Penempatan Polisi di Bawah Kementerian; Bukan Perkara Urgen Saat Pandemi
Oleh: Chaerudin Affan, SE, M. Kesos
Peneliti Muda Indonesian Club
Pernyataan salah satu anggota DPR di Komisi III menyoal kekhawatiran beliau apabila Polisi diletakkan di bawah Kementerian dapat dilihat dari berbagai sisi. Pertama, dapat dilihat sebagai bentuk evaluasi terhadap independensi Kementerian yang diisi oleh partai politik. Atau pentingnya fokus terhadap situasi ekonomi di tengah kondisi pandemi yang belum selesai.
Pernyataan yang dipantik oleh wacana Gubernur Lemhanas tersebut patut menjadi perhatian. Tidak dapat dipungkiri masalah keamanan dan pertahanan nasional adalah hal yang sangat penting. Maka harus di tempatkan dalam wacana khusus yang dibahas secara tematik, bukan direspon secara serampangan dan akhirnya membuat kegaduhan. Terlebih terdapat komentar yang seolah mendeskriditkan salah satu penyelenggara Pertahanan Nasional yang lebih dahulu diletakan di bawah Kementerian. Jangan sampai komentar tersebut menyinggung yang lainnya, dan menimbulkan konflik antara penyelenggara Keamanan dan Pertahanan Nasional.

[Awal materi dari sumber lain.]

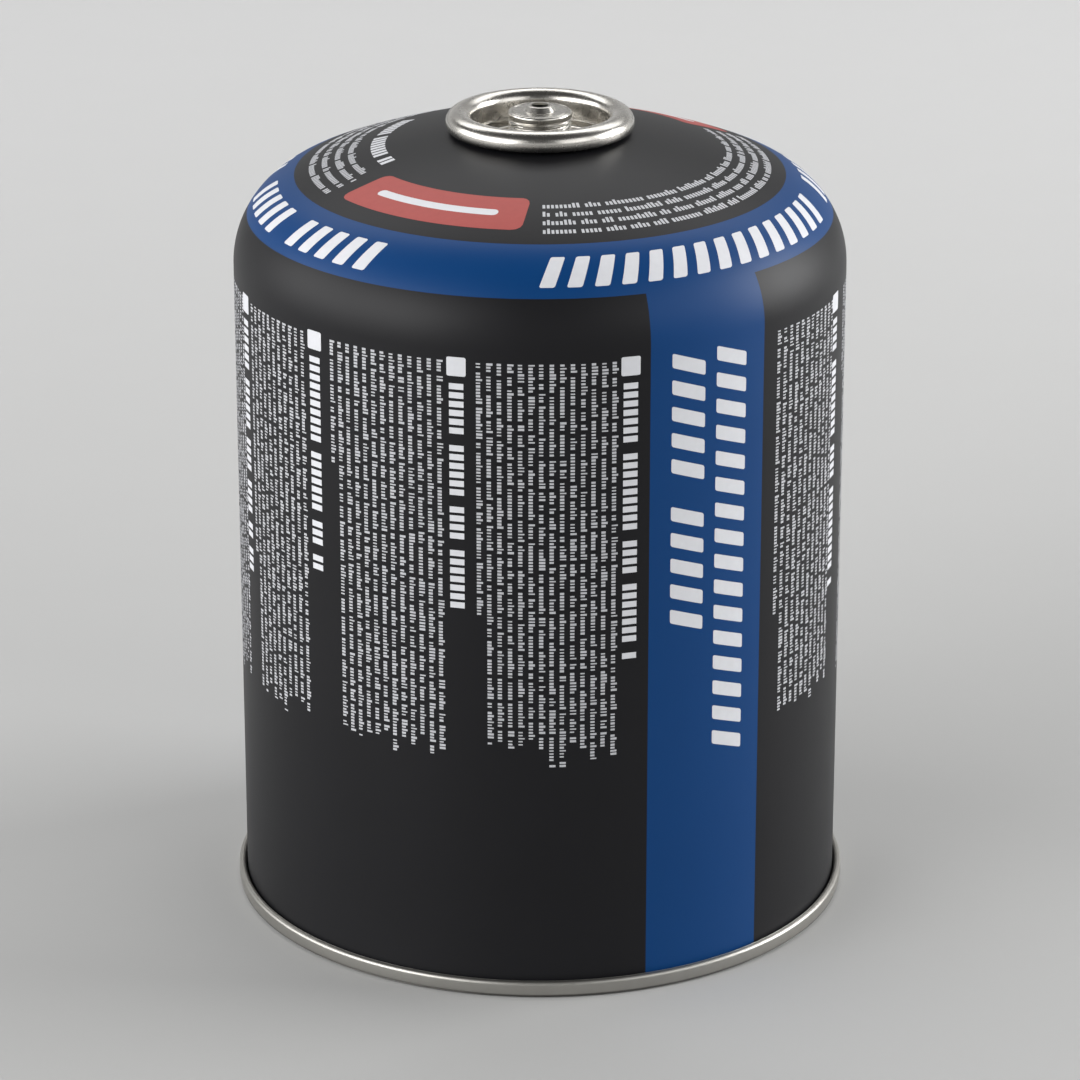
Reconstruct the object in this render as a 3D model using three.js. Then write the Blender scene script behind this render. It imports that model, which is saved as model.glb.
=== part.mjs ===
// Screw-on fuel canister: a drawn steel can with a domed base seamed to it and a threaded
// valve cup clinched into its neck. Millimetres, +Z up, the origin on the standing plane
// under the centre. Every section below is half of a turned shape, as [radius, height].

import * as THREE from "three";

// Steel can body
const bodyRadius = 53.5; // outside of the straight wall
const canSheet = 0.3; // steel thickness of the body and of the base
const wallTop = 116.7; // where the straight wall turns into the shoulder
const shoulderRadius = 16.5; // bend from the wall to the crown
const shoulderEndSlope = 22.6; // degrees, where the shoulder meets the flatter crown

// Double seam between the body and the base
const layerGap = 0.2; // between the folded layers, for the sealing compound
const seamHeight = 3;
const hookBend = 0.5; // middle of the sheet, at both folded hooks
const standBend = 0.65; // middle of the sheet, at both edges of the standing ring
const hookEndGap = 0.1; // how far a hook's edge stays back from the straight stretch's end

// Domed base
const chuckDepth = 4.2; // height of the straight wall inside the seam
const chuckBend = 1.2; // from that wall to the dome
const baseDomeTop = 12; // middle of the sheet, at the centre of the dome

// Neck of the can, a rolled bead round the valve opening
const neckBore = 12.7; // one inch valve opening
const neckBead = 1.42; // radius of the rolled bead
const neckBeadRise = 1.244; // centre of the bead above the crown
const neckDepth = 1.75; // from the bead's centre to the neck's lower edge
const neckWellGap = 0.7; // round the cup's bulge, below the neck
const neckWellFloorGap = 1.6; // below the valve housing

// Valve cup, one drawn piece
const cupSheet = 0.35;
const cupNeckGap = 0.4; // between the cup's wall and the neck's bore
const cupDepth = 7.225; // from the top of the roll to the well's floor
const cupFloorBend = 1;
const clinchSpan = 2; // height of the bulge that grips under the neck
const clinchBulge = 1.21;
const curlInnerBend = 1.3;
const curlOuterBend = 1.1;
const curlOverhang = 0.11; // how far the roll stands out past the bead
const skirtFlare = 0.69; // how far the skirt stands out past the roll
const skirtStepRise = 0.68; // middle of the step above the bead's centre
const skirtStep = 0.9; // height of the step from the roll to the skirt
const skirtDrop = 0.65; // the skirt's edge below the bead's centre
const skirtTuck = 0.25; // how far the skirt's edge is pressed in

// Threaded boss in the cup's middle, 7/16 inch across
const bossRadius = 5.5;
const bossDrop = 0.1; // the boss's top below the roll's
const bossEdgeBend = 0.4;
const bossFootBend = 0.8;
const nippleRise = 0.9;
const nippleHole = 1.5;
const nippleTopWidth = 0.36; // of the flat round the hole
const nippleFootWidth = 1.35; // from the hole to the nipple's foot
const nippleBend = 0.35;

// Seal between the cup and the bead
const sealThickness = 0.4;
const sealWidth = 1.2;
const sealGap = 0.13; // above the bead
const sealCover = 0.15; // between the seal and the roll above it

// Valve inside the boss
const fitGap = 0.1; // between the stacked valve pieces
const valveSideGap = 0.3; // between the boss and what it holds
const stemSealThickness = 0.85;
const housingLength = 15.4;
const housingFloor = 2;
const housingWall = 1.65;
const inletRadius = 1;
const stemPinGap = 0.3; // between the stem's pin and the nipple's hole
const stemPinDrop = 0.8; // the pin's tip below the nipple's top
const stemSideGap = 0.5; // between the stem's flange and the housing
const stemFlangeThickness = 1.3;
const stemSealGap = 0.2;
const stemHoleGap = 0.35; // between the pin and the hole in its seal
const stemTailLength = 4.4;

// Return spring
const wireRadius = 0.25;
const springGap = 0.1; // at each end of the spring
const springTurns = 6;
const springClearance = 0.65; // between the coil and the bore
const tailClearance = 0.75; // between the stem's tail and the coil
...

Wacana peletakan Polisi di bawah sebuah Kementerian bukanlah hal yang baru. Setidaknya sudah satu dekade ini wacana tersebut sering mengisi ruang publik. Pada tahun 2014, Menteri Pertahanan saat itu Bpk Ryamizard Ryacudu pernah mengusulkan hal itu. Pada tahun 2019, pakar Hukum Tata Negara Jimly Asshiddiqie juga pernah melontarkan penolakan wacana tersebut. Perdebatan akan terus berlanjut sampai terbentuk sebuah konsepsi ideal yang sesuai dengan kondisi.
Untuk sekedar diingat, bahwa rekonstruksi institusi Pertahanan dan keamanan seperti TNI dan Polisi sudah dimulai sejak awal Reformasi. Polisi di tarik keluar dari struktur Tentara Nasional Indonesia (TNI). Sedangkan selanjutnya TNI ditempatkan di bawah Kementerian Pertahanan. Tentu konsepsi ini mungkin dirasa tepat saat itu. Adapun terdapat pandangan lain yang kritis terhadap konstruksi baru, melihat bahwa model tersebut merupakan bentuk trauma terhadap dwi fungsi abri yang ditetapkan sebelumnya.
Apapun pandangan satir tentang konstruksi lembaga Pertahanan dan keamanan pasca 1998, yang paling nyata adalah apa yang hari ini berjalan. Namun setidaknya mungkin sudah 2 dekade penerapan konstruksi tersebut berjalan, menjadi wajar apabila dilakukan evaluasi yang tidak serta merta menjadi sebuah keputusan. Tentu perlu kajian yang mendalam dan koperhensif bila ingin diputuskan. Hal itu agar setiap lembaga Pertahanan dan Keamanan dapat berfungsi secara efektif untuk memberikan perlindungan, pelayanan dan pengayoman bagi rakyat Indonesia.
Hari ini masyarakat perlu berkonsentrasi untuk memulihkan ekonomian mereka, pasca pandemi covid 19 yang belum juga selesai. Menjadi penting kanalisasi wacana hari ini dilakukan, semua untuk negara serta rakyat yang harus bisa keluar dari himpitan ekonomi. Perdebatan mengenai hal ini lebih tepat di konsumsi oleh para ahli, dan pihak-pihak yang fokus dalam kajian Pertahanan dan Keamanan.
Dewan Ketahanan Nasional Republik Indonesia (WANTANNAS RI) atau dulu dikenal dengan nama Dewan Pertahanan Keamanan Nasional (Wanhankamnas) yang diisi oleh tiga unsur pertahanan, yaitu unsur TNI, unsur kepolisian serta unsur Sipil, dapat menjadi kanal wacana untuk hal strategis. Karena dengan anggota yang di dalamnya terdapat tiga unsur perthanan negara tentu dapat melihat berbagai perspektif secara mendalam dan komperhensif. Nantinya sebagai lembaga yang berfungsi membantu Presiden dalam memberikan pertimbangan strategis, WANTANNAS dapat melakukan kajian berjenjang untuk merumuskan konsep yang tepat, sesuai kebutuhan.